- Set problem
Of the lines listed below, return exactly those that run from the line containing "strongbox.add(makeLink());" through the line containing "points = [vertex.co", both included.
───── Listed records
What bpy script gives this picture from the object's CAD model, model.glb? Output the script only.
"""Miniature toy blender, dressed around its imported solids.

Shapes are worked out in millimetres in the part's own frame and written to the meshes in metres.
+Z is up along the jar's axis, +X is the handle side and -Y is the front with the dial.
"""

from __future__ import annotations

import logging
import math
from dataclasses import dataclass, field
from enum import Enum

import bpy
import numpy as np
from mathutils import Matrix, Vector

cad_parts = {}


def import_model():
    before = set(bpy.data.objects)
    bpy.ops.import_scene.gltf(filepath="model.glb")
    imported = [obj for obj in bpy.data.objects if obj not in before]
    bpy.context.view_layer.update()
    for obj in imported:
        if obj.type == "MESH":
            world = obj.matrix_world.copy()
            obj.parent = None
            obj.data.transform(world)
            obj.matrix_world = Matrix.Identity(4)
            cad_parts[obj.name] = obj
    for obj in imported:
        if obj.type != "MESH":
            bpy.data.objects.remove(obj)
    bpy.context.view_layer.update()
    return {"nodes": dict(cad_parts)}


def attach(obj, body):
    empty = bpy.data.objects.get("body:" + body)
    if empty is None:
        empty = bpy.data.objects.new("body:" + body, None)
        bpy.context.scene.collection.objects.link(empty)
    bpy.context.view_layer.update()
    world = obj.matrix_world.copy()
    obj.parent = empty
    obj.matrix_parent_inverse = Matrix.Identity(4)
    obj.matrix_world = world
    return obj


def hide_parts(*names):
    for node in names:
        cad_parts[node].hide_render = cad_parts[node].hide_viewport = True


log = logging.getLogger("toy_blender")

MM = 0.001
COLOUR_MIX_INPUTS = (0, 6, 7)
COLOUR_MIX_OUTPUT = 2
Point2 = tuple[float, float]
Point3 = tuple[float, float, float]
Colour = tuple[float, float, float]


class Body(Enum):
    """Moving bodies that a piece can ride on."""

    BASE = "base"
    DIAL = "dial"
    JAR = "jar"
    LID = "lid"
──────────
───── Listed records
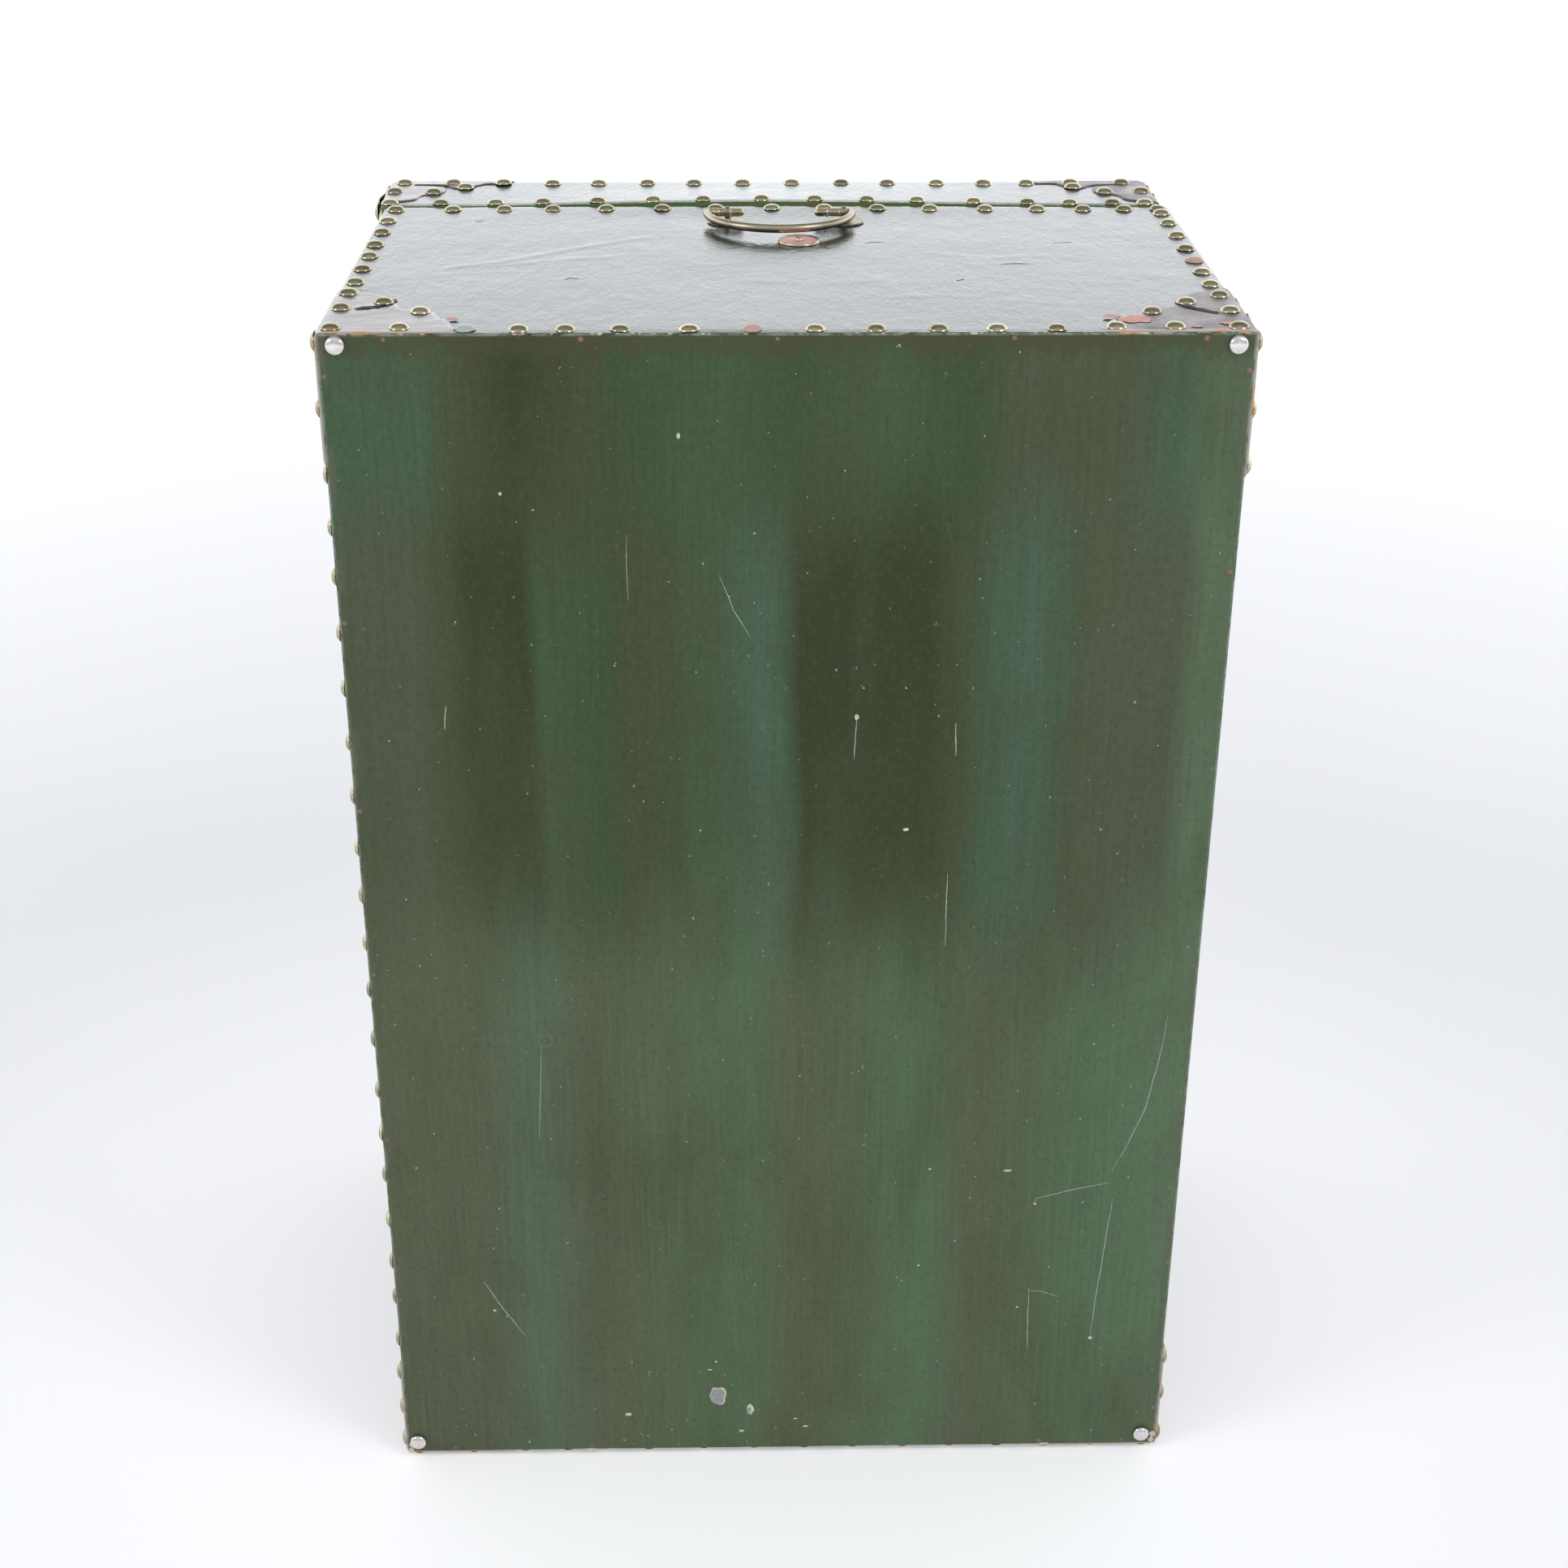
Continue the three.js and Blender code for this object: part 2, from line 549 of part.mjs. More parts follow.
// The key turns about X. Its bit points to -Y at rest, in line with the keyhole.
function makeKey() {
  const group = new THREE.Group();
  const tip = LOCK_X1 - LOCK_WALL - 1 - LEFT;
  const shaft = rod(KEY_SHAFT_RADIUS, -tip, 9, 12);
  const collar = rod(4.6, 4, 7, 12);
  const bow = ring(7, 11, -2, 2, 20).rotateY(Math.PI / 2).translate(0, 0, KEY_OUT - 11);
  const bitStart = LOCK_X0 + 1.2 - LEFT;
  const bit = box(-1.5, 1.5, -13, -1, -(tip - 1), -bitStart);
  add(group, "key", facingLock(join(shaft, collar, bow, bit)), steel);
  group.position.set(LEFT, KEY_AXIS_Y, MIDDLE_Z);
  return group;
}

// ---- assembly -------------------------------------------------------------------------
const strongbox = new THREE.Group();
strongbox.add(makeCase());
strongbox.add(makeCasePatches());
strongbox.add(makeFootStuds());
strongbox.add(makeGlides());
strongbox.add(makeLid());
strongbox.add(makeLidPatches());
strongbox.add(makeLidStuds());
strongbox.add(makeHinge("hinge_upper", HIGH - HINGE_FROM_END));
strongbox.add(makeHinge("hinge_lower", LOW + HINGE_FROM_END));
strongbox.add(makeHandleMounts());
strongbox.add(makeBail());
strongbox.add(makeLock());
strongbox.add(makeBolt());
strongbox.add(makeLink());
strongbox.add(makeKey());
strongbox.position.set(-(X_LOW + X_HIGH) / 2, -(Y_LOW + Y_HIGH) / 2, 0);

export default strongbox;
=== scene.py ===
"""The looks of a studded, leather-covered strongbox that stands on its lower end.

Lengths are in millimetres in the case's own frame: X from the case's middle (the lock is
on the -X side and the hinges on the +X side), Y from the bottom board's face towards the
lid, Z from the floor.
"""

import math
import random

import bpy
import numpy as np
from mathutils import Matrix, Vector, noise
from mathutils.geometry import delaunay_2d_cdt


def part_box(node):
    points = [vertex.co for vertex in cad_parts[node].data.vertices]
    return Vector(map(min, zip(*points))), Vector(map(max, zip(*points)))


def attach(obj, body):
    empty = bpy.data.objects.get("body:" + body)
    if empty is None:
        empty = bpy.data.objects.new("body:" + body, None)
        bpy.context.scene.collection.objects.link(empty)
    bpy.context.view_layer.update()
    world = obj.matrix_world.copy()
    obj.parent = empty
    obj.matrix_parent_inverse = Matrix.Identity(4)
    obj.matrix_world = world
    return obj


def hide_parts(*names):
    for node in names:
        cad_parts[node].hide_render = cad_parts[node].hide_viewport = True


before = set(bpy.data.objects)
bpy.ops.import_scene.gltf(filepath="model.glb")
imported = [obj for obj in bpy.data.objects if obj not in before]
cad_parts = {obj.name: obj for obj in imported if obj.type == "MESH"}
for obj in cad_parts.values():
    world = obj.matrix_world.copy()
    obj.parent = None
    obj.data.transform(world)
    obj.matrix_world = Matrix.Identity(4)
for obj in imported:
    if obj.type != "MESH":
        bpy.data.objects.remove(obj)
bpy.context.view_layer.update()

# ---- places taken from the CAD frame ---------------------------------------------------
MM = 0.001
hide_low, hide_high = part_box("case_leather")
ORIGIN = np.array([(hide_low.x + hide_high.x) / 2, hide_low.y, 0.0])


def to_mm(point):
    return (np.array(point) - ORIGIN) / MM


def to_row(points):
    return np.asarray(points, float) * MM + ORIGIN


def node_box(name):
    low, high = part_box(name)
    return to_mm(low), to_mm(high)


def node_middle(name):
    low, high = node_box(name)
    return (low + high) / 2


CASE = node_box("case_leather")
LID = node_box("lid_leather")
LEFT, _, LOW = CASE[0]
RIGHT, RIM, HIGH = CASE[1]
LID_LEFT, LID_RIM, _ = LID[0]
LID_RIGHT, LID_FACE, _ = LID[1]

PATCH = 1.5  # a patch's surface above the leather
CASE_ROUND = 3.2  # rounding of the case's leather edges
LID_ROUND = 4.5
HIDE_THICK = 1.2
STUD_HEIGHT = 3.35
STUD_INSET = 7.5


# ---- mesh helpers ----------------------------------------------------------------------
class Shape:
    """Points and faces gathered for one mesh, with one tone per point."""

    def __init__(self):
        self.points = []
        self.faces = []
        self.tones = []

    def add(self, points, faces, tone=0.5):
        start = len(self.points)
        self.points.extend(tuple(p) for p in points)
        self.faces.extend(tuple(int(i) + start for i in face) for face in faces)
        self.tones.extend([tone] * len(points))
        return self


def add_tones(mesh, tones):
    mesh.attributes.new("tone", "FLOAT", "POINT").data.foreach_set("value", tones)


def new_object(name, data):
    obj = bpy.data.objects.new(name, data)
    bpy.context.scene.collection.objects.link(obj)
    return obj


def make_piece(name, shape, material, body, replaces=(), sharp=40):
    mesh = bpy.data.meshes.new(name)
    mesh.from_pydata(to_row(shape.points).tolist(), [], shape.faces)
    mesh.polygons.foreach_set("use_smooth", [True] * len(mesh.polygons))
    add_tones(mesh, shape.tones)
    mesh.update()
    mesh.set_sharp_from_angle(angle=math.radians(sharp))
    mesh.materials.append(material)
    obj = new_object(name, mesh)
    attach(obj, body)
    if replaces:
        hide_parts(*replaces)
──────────
───── Listed records
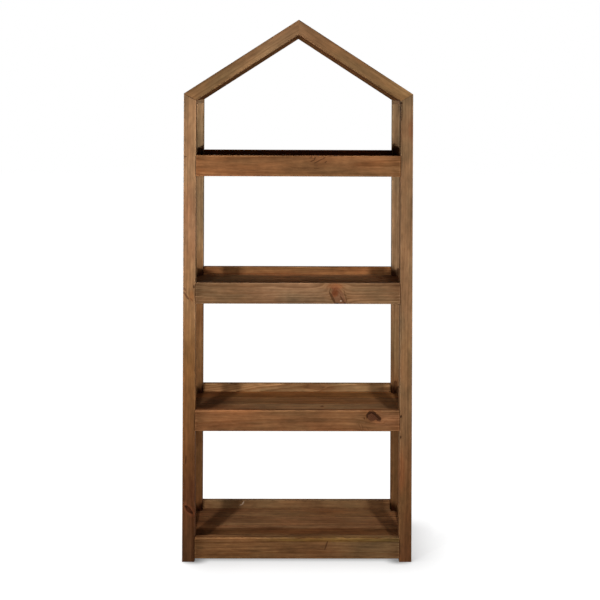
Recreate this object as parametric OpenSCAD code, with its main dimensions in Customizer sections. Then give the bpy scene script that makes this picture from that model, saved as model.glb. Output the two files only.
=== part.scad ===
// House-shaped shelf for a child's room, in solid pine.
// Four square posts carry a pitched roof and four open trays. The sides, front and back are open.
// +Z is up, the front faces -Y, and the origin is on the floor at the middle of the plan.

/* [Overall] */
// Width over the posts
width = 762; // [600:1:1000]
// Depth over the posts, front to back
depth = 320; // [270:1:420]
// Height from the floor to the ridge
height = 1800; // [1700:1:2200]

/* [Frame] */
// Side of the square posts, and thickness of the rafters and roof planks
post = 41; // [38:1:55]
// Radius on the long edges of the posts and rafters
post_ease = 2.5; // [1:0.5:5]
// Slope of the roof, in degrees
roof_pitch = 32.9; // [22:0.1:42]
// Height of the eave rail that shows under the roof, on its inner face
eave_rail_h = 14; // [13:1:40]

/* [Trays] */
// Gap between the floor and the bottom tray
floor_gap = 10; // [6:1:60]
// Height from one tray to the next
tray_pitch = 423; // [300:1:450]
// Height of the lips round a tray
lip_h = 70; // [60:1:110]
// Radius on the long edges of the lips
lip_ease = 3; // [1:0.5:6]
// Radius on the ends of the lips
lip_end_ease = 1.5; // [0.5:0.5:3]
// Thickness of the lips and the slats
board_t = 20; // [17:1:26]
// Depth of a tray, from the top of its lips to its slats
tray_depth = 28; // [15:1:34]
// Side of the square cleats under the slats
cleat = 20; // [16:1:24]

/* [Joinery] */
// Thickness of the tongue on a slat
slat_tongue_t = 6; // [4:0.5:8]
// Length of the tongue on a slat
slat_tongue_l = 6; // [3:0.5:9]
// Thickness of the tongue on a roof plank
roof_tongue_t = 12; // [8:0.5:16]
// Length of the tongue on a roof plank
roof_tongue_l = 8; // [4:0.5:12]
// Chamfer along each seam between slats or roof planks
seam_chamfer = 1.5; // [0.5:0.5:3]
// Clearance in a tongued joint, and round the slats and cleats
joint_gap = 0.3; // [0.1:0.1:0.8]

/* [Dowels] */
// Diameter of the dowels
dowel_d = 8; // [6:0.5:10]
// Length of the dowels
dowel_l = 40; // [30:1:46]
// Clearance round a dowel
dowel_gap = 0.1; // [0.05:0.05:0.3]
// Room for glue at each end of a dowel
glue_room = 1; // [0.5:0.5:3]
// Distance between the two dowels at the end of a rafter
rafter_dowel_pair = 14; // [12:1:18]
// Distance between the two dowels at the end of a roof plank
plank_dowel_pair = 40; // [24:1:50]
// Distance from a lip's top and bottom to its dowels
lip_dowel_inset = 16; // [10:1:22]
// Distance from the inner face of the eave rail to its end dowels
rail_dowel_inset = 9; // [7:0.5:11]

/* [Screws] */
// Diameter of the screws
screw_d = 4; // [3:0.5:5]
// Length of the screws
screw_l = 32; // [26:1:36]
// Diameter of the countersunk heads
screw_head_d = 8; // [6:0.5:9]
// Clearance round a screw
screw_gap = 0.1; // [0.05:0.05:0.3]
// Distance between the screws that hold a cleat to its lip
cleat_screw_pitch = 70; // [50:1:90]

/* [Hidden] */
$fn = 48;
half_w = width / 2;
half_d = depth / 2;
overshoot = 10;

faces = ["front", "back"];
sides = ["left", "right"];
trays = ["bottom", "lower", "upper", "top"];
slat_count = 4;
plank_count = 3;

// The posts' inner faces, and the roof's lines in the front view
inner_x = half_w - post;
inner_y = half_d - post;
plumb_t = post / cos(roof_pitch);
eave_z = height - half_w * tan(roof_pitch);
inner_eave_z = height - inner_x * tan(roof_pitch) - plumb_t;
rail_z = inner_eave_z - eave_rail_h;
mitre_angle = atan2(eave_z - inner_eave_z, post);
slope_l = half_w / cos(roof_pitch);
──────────
- Problem solution
strongbox.add(makeLink());
strongbox.add(makeKey());
strongbox.position.set(-(X_LOW + X_HIGH) / 2, -(Y_LOW + Y_HIGH) / 2, 0);

export default strongbox;
=== scene.py ===
"""The looks of a studded, leather-covered strongbox that stands on its lower end.

Lengths are in millimetres in the case's own frame: X from the case's middle (the lock is
on the -X side and the hinges on the +X side), Y from the bottom board's face towards the
lid, Z from the floor.
"""

import math
import random

import bpy
import numpy as np
from mathutils import Matrix, Vector, noise
from mathutils.geometry import delaunay_2d_cdt


def part_box(node):
    points = [vertex.co for vertex in cad_parts[node].data.vertices]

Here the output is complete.